The United States dollar at the parallel market increased in value on Monday, Febuary 23 with traders quote at N1,375/$ as the new selling exchange rate.

The new rate is a slight depreciation for the naira when compared to N1,343 a dollar market closed on Friday, February 20, 2026.

Abdulahhi, a forex dealer, told Legit.ng that the new exchange rate follows renew demand in the market.

“I am currently selling dollars at N1,375/$1 and buying at N1,355/$1. The pound is trading at N1,845 to sell and N1,805 to buy, while the euro is also moving steadily in the market.

“It seems this week the dollar will return to over N1,400. I have been getting a lot of request.”
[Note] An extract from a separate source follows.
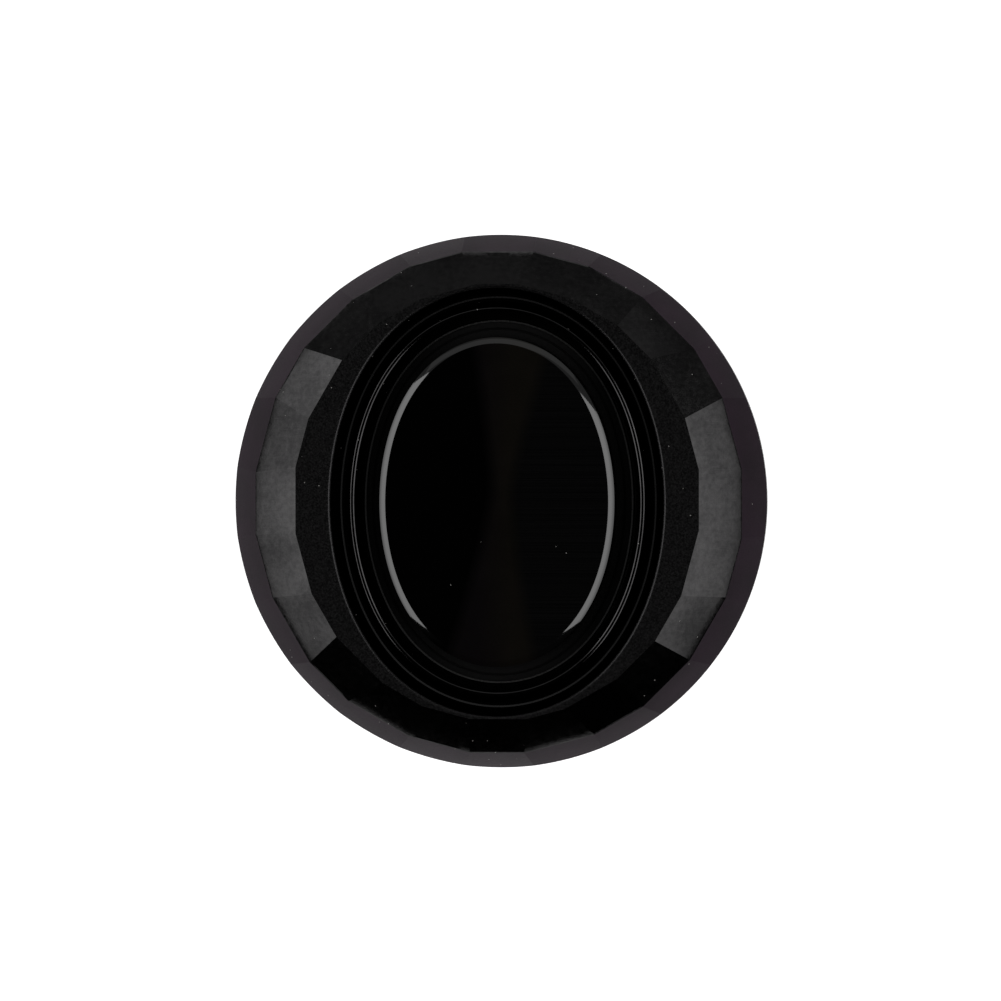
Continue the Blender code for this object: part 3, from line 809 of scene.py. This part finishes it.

The fall of the naira comes as BDC operators continue to face difficulties in accessing dollars from commercial banks.

BDCs can get dollar

The apex bank had previously issued a circular allowing licensed BDCs to access foreign exchange through authorised dealers at the prevailing market rate.

Under the directive, each BDC is permitted to purchase up to $150,000 weekly, subject to Know Your Customer (KYC) requirements and due diligence checks, Punch reports.
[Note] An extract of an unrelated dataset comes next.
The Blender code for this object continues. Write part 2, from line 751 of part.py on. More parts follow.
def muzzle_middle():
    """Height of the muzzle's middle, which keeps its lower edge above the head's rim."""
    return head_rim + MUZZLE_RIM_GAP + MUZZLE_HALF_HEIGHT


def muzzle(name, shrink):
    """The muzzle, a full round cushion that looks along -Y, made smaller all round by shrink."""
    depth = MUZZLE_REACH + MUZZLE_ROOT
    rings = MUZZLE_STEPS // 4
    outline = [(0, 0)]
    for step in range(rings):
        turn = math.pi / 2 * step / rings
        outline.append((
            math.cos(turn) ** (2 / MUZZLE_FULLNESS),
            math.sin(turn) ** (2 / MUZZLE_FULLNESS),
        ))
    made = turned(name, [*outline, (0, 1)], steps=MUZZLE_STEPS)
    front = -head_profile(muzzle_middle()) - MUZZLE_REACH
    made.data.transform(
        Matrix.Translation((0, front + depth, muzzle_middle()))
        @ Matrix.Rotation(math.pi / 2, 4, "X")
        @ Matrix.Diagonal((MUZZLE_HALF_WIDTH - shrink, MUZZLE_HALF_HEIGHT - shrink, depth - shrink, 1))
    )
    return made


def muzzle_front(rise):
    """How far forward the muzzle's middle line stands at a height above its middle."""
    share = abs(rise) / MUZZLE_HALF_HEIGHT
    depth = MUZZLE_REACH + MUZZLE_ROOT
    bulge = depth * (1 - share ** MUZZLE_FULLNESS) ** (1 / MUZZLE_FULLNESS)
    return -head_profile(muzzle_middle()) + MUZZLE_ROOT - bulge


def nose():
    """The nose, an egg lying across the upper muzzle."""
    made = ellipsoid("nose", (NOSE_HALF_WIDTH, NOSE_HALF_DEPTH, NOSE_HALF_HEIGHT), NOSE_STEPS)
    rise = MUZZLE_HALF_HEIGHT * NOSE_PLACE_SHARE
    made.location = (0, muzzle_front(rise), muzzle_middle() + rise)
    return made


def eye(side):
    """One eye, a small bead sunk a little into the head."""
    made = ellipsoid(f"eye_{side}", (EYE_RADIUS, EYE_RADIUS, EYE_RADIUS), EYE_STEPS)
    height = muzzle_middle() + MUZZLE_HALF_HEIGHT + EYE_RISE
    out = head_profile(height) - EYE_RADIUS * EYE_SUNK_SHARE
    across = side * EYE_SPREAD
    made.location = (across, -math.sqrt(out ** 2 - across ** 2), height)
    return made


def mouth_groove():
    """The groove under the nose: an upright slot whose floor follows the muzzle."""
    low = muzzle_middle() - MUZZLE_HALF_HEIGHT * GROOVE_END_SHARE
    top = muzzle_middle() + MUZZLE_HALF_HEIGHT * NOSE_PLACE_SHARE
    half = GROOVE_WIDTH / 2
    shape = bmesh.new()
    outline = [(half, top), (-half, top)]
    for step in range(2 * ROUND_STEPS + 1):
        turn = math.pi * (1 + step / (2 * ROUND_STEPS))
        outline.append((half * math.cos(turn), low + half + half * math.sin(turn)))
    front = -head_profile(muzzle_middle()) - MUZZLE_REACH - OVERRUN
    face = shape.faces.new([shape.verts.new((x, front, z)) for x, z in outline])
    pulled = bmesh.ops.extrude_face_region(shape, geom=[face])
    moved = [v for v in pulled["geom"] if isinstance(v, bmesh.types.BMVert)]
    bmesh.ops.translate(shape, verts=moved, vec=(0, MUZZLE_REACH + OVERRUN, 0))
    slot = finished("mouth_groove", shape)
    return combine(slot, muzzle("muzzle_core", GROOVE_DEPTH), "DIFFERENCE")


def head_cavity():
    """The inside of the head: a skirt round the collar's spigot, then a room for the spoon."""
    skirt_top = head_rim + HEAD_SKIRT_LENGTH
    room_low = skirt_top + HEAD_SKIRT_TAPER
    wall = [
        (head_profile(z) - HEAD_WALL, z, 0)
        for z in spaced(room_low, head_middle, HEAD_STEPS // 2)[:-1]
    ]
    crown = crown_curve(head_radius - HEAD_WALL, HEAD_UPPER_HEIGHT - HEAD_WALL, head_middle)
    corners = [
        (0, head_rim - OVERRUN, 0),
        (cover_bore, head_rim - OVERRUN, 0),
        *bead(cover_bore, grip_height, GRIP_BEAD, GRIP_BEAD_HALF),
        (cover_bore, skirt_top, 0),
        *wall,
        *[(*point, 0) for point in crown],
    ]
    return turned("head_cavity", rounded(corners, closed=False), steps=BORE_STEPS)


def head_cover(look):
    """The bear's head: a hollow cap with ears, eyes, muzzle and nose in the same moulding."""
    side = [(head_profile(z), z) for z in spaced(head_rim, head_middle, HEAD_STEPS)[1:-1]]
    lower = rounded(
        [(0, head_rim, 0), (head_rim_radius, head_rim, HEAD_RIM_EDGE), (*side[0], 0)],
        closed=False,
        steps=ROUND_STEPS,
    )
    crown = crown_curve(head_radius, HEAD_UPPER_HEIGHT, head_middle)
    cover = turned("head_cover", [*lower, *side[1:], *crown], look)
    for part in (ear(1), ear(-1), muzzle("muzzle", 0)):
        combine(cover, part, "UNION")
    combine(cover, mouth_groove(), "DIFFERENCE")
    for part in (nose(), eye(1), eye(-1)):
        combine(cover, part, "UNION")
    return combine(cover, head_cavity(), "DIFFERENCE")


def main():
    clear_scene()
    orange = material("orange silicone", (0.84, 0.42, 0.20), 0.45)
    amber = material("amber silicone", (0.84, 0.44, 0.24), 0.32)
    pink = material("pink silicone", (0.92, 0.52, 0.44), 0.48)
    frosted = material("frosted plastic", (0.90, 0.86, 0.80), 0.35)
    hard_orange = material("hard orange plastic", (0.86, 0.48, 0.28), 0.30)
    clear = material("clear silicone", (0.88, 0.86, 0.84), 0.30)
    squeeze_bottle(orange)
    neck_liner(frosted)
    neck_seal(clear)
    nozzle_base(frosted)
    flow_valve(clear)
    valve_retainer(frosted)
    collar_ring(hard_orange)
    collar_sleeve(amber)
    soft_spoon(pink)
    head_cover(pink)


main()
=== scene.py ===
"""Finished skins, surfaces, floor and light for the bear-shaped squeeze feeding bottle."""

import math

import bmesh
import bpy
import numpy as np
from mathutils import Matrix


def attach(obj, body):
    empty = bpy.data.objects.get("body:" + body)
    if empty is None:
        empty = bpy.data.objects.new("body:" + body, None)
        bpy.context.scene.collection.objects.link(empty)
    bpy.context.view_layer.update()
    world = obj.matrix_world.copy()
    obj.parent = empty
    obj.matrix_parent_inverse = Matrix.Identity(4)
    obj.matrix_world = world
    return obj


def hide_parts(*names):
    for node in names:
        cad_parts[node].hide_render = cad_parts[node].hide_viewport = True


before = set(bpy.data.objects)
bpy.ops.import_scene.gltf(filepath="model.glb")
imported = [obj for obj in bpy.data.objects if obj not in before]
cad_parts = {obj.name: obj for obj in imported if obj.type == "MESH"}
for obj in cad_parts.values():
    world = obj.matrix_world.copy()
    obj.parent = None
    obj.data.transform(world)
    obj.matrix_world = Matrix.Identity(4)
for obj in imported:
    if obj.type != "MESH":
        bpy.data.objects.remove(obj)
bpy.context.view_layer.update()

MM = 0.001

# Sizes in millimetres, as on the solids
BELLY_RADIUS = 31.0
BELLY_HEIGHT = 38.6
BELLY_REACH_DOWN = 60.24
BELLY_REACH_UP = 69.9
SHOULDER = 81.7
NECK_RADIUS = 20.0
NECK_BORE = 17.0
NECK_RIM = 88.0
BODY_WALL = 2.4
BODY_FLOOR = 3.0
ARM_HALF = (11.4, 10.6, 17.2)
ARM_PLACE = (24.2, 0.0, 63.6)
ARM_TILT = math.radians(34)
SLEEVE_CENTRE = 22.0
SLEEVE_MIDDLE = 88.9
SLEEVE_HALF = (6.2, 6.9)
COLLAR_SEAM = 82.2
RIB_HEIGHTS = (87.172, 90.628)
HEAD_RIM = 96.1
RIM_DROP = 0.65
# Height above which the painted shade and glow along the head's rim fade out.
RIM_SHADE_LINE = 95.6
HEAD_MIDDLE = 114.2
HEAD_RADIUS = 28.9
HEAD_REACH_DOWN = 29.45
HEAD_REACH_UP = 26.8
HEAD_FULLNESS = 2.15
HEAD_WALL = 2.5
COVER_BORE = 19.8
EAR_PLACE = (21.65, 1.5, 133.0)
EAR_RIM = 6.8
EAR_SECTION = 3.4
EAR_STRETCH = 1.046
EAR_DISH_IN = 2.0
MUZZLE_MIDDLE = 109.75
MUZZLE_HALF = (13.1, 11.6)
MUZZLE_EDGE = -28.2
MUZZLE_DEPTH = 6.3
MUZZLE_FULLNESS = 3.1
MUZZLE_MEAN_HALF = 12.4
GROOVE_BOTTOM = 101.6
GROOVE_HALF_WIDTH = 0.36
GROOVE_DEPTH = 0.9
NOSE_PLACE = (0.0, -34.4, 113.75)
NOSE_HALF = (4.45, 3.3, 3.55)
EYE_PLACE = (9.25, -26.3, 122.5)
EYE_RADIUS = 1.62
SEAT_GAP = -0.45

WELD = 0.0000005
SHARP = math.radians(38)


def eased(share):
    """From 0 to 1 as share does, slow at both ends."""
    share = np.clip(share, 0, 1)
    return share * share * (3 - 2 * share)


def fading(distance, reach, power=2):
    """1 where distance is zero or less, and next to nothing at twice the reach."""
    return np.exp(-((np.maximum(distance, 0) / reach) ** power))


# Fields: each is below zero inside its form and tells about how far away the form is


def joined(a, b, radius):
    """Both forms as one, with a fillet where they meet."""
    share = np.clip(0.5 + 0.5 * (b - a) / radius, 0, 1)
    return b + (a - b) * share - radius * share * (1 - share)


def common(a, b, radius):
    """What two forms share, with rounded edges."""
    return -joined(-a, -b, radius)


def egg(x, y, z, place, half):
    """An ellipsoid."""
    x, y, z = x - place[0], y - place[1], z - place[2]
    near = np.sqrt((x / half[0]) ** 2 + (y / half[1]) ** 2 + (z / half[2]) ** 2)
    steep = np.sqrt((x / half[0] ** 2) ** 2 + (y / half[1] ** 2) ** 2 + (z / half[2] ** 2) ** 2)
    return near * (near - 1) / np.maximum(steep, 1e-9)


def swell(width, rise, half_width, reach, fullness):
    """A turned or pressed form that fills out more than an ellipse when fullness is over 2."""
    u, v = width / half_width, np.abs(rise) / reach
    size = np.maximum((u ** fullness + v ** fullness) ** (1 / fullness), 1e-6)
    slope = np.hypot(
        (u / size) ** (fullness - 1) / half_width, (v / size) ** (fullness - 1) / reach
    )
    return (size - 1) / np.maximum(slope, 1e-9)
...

Leadership reported that despite a policy announcement, some operators disclosed that no transactions have been completed under the new arrangement.

A BDC operator, who requested anonymity, said the directive remains largely unimplemented. According to him, the circular provides that disbursements will be made through settlement accounts, a provision that has raised operational concerns.

He questioned the feasibility of seamless, real-time transfers between domiciliary accounts across different banks, noting that such infrastructure may not yet be fully in place.

The operator added that while commercial banks appear supportive of the policy, many are still developing internal processes to align with the CBN’s directive.

He explained that BDCs are required to submit bid orders through their banks, which would then access the market on their behalf.

Naira in the official market

Meanwhile, in the Nigerian Foreign Exchange Market (NAFEM), the naira closed against the US dollar on Friday, February 20 at N1,346.32/$1 from N1,341.35/$1 a day earlier.

At the GTBank FX desk, the naira weakened by N7 against the dollar to quote N1,356/$1.